Without trying to be too judgmental I sometimes wonder if criminals become criminals just because they aren’t that very smart.

In northwest England an 18-year-old burglar scrawled his name in
graffiti before leaving the scene.
"Peter Addison was here!" wrote the 18-year-old in black marker pen on a wall after the drunken burglary with an accomplice in August in which they smashed crockery and let off fire extinguishers.

Just in case that was not enough for detectives, he added his gang's name daubed on the wall: "The Adlington Massiv!" He also added "R Gay" to a poster saying "Garden Birds of Britain."
Smart move!

In Colombia a man armed with a gun tried to rob a
karate school.
"The man entered the academy with a firearm, but could not intimidate the dozens of students, who fortunately reacted and disarmed him," said Colonel Julio Cesar Santoyo, police commander in the province of Santander.
Maybe not the smartest thing to do.

September 08, 2007

Cheap champers

Starting next week the British high street chain Woolworths will start selling champagne for mere £5 a bottle. More than half the price of the cheapest champagne sold today, so one has to wonder if it really possible. Either Woolworths will make no money or the fizz will be undrinkable.

One might also wonder if it really is champagne, but it is. The strict French wine making laws only allows fermented wines produced in the Champagne area can be called champagne. And with a blend of chardonnay, pinot noir and pinot meunier, produced and aged for a minimum 18 months in Champagne it sure is the real stuff.

According to wine critic
Jonathan Ray at The Daily Telegraph it actually tastes pretty good.
It's an appealing gold colour with faint hints of pink, and the enticingly frothy mousse is followed by a sturdy stream of fine bubbles.

On the palate it is crisp, rounded and fruity with good acidity and a long, toasty finish. It isn't dry enough for me, but I've had a hell of a lot worse at many times the price.
Personally, for me champagne is something you splurge on at special occasions and then I don’t mind paying a bit. But with lowering the price it means that I could have it everyday (not that I would), which then removes the festive, fun and luxurious feeling when drinking it.

September 06, 2007

Quote of the day

It is easier to resist at the beginning than at the end.

~ Leonardo da Vinci ~

September 05, 2007

Happy to not be in London

For once I’m actually glad for not being in London. Just earlier today the union leaders for London's underground suspended a strike that started on Monday night and more or less paralysed the network.

The strike began as a result of the collapses of the privately own Metronet that maintains most of the network. The company went into administration in July after running out of funds and therefore could not assure jobs and pensions for over 2300 workers.

Analysts say the estimated cost of the strike London’s businesses has been some 50 million pounds (100 million dollars) a day. Yikes! The rail network really is the hub of all business in London.

The Rhode to France

Despite the brotherly love all Swedes have for Norwegians I had to laugh reading about three Norwegians who ended up in Rodez in France instead of the Greek Island Rhodes.

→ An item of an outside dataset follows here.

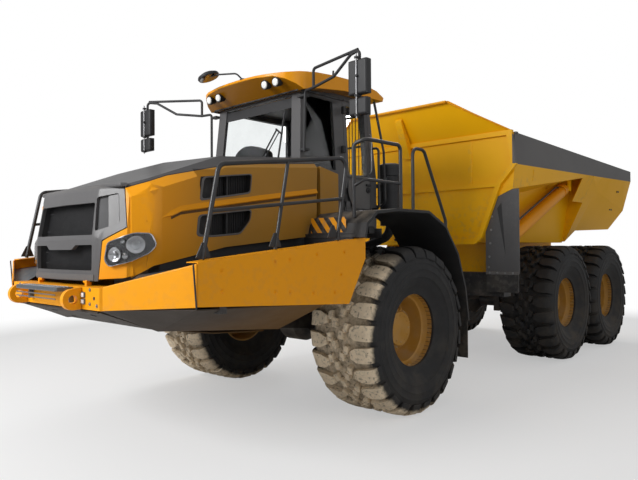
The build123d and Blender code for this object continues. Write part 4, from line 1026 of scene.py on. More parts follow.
def hood_colour(paint):
    """Yellow sides, turning brown in painted shade towards the cab, under a grey top, parted by a line that
    climbs towards the cab.
    """
    front, rear = -2.96, -0.82
    low, high = TOP_LINE[0][1], TOP_LINE[-1][1]

    def colour(tree):
        _, y, z = place_of(tree)
        along = add(tree, "MapRange", Value=y, From_Min=at(0, front, 0).y, From_Max=at(0, rear, 0).y)
        line = add(tree, "FloatCurve", Value=along.outputs[0])
        curve = line.mapping.curves[0]
        spots = [((y0 - front) / (rear - front), (z0 - low) / (high - low)) for y0, z0 in TOP_LINE]
        curve.points[0].location, curve.points[1].location = spots[0], spots[-1]
        for spot in spots[1:-1]:
            curve.points.new(*spot)
        for point in curve.points:
            point.handle_type = "VECTOR"
        line.mapping.update()
        edge = math_node(tree, "MULTIPLY_ADD", line.outputs[0], high - low, low)
        above = math_node(tree, "SUBTRACT", z, edge)
        # black line along the parting: a dark joint with painted shadow under the grey top's edge
        seam = math_node(tree, "LESS_THAN", math_node(tree, "ABSOLUTE", above), 0.004)
        # painted shade: the sides turn brown towards the cab
        shade_share = ramp(tree, y, at(0, -2.8, 0).y, at(0, -1.95, 0).y)
        side = blend_colour(tree, shade_share, paint.body, shaded_brown(paint.body))
        two = blend_colour(tree, ramp(tree, above, -0.001, 0.001), side, paint.grey)
        return blend_colour(tree, seam, two, paint.black)
    return colour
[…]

A spelling mistake on the Internet made the family group travel from Oslo via London before ending up in the Rodez, the capital of the mountain area Aveyron in southern France.

According to officials in Rodez 10 tourists make the same mistake each year, so I’m pretty sure they were well taken care of.

September 04, 2007

Borough Market

Saturday’s trip to Borough Market was probably one of the highlights from London this time. Michael who took me there, don’t know me that well, but he knew that I would love this place. Just walking through the doors of this epicurean temple had me grinning like a child in a candy store. Stalls after stalls with food, fruit, vegetables and flowers from all over the world. Many places also let you taste what they have to offer so walking around in the market is not only a feast for the eyes but also for the taste buds.

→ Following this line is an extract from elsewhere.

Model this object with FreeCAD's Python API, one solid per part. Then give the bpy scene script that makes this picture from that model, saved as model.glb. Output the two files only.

Of course the market is also home to some nice wine shops and bars. Bedales probably being the best one offering both food and wine to very good prices. Being Saturday afternoon and all, Michael and I decided to go a bit grand by ordering a glass of sparkling wine. Michael went for the more traditional style from Italy whilst I chose a glass of pink bubbles from Switzerland. Sitting there looking at people and talking about food and wine we both realised that there are a lot worse things to do on a Saturday afternoon. Cleaning. Laundry. Ironing. Sometime one just has to enjoy life a little.

September 03, 2007

Back home to autumn

Arriving home last night was getting home to autumn. Black huge clouds, strong winds and temperatures in the low double digits. Brr! What terrified me most was seeing how some trees had started changing colour and dry leaves was blowing in the street. It’s only early September! Sigh! Please give me some more weeks of warm weather and sunshine. Autumn is long enough without starting already.

Makes me sad, very sad.

September 01, 2007

Piccadilly in the morning

One of my favourite times of the day. Not that many people and everything have been washed and cleaned from last night's partying. With some coffee one can just sit and watch the city come to life.